--- BEGIN ---
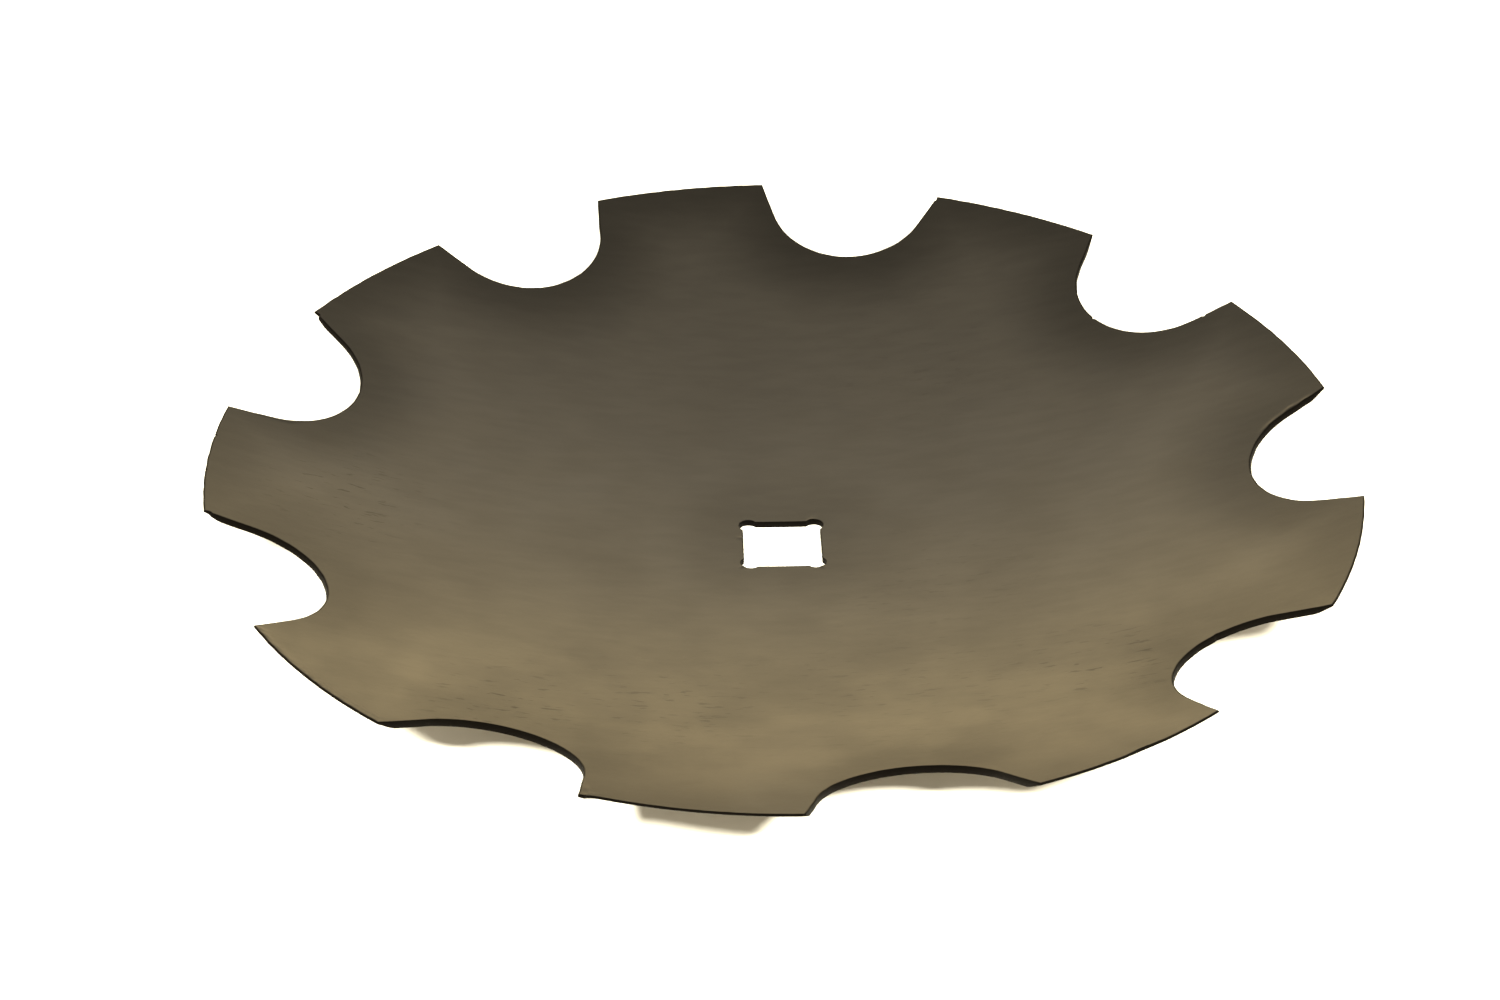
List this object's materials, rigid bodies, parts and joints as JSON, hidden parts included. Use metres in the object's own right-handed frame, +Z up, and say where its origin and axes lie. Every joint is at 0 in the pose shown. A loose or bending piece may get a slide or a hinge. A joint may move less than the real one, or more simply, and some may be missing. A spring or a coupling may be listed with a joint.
{
  "type": "harrow disc blade",
  "caption": "Concave harrow disc blade with a notched, sharpened rim and a square axle hole, made from one piece of dished steel sheet.",
  "frame": {"origin": "on the blade's axis, in the middle of the square axle hole, at the level of the surface that the blade rests on", "axes": "+Z up along the blade's axis, from the bulged underside to the hollow side; +X through the middle of one notch and square to two flats of the axle hole; the blade is its own mirror image across the XZ plane"},
  "size_m": [0.4038, 0.407, 0.0436],
  "materials": {
    "blade_finish": "satin"
  },
  "bodies": {
    "root": {"disc_blade": "blade_finish"}
  },
  "joints": []
}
--- END ---
◆ **Problem to solve**: Restate the data above word for word, please.

◆ **Written response**:
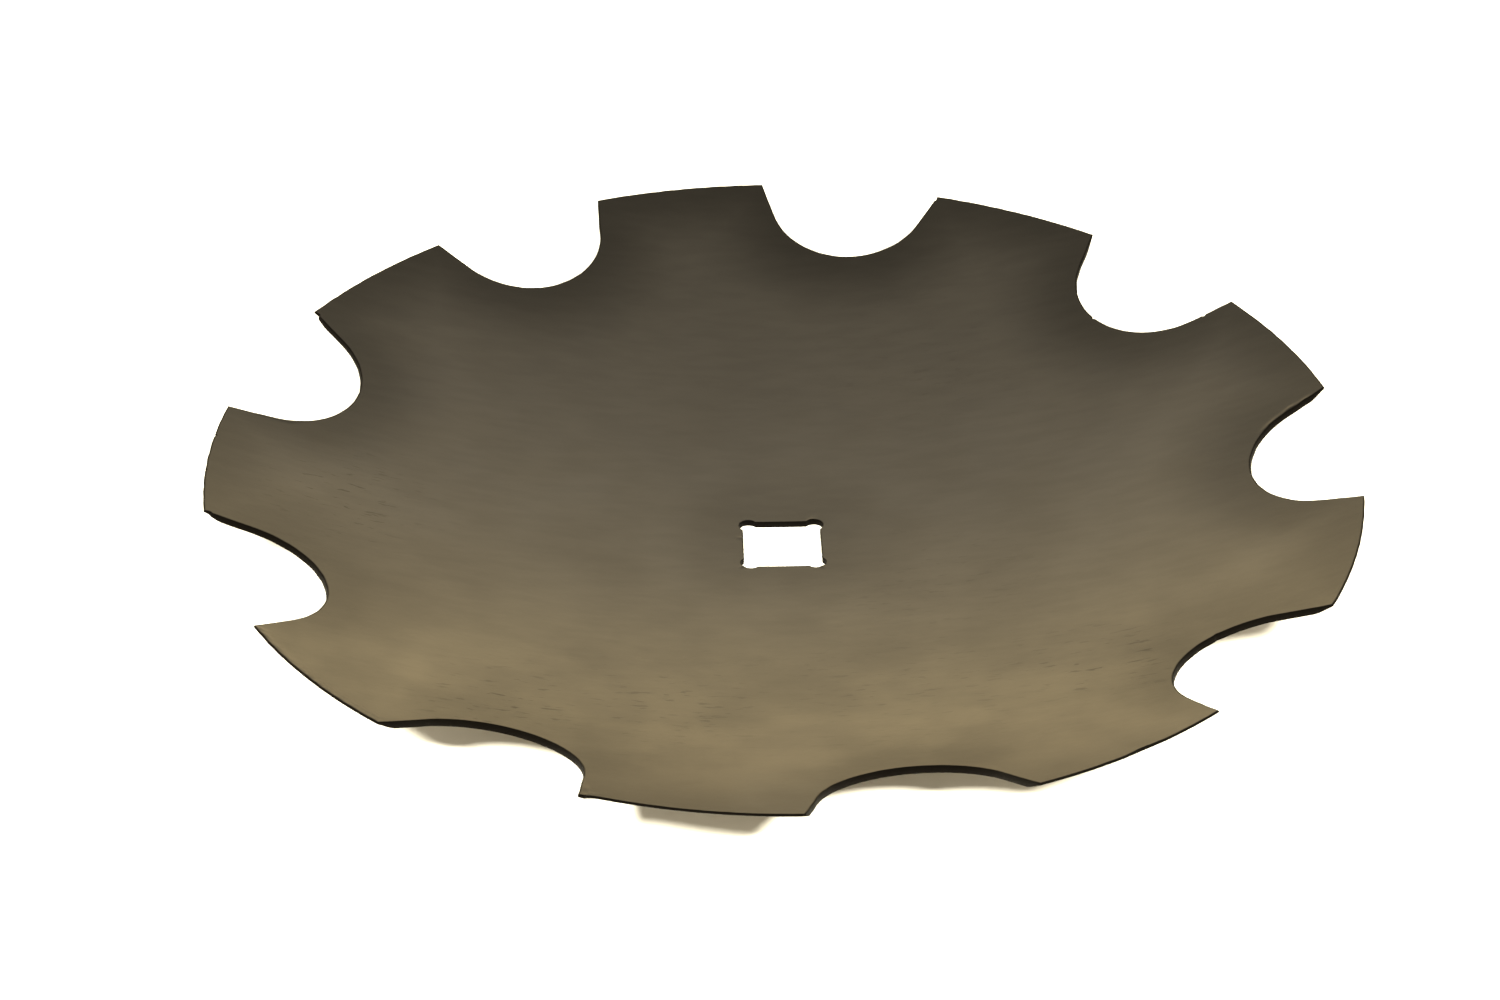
List this object's materials, rigid bodies, parts and joints as JSON, hidden parts included. Use metres in the object's own right-handed frame, +Z up, and say where its origin and axes lie. Every joint is at 0 in the pose shown. A loose or bending piece may get a slide or a hinge. A joint may move less than the real one, or more simply, and some may be missing. A spring or a coupling may be listed with a joint.
{
  "type": "harrow disc blade",
  "caption": "Concave harrow disc blade with a notched, sharpened rim and a square axle hole, made from one piece of dished steel sheet.",
  "frame": {"origin": "on the blade's axis, in the middle of the square axle hole, at the level of the surface that the blade rests on", "axes": "+Z up along the blade's axis, from the bulged underside to the hollow side; +X through the middle of one notch and square to two flats of the axle hole; the blade is its own mirror image across the XZ plane"},
  "size_m": [0.4038, 0.407, 0.0436],
  "materials": {
    "blade_finish": "satin"
  },
  "bodies": {
    "root": {"disc_blade": "blade_finish"}
  },
  "joints": []
}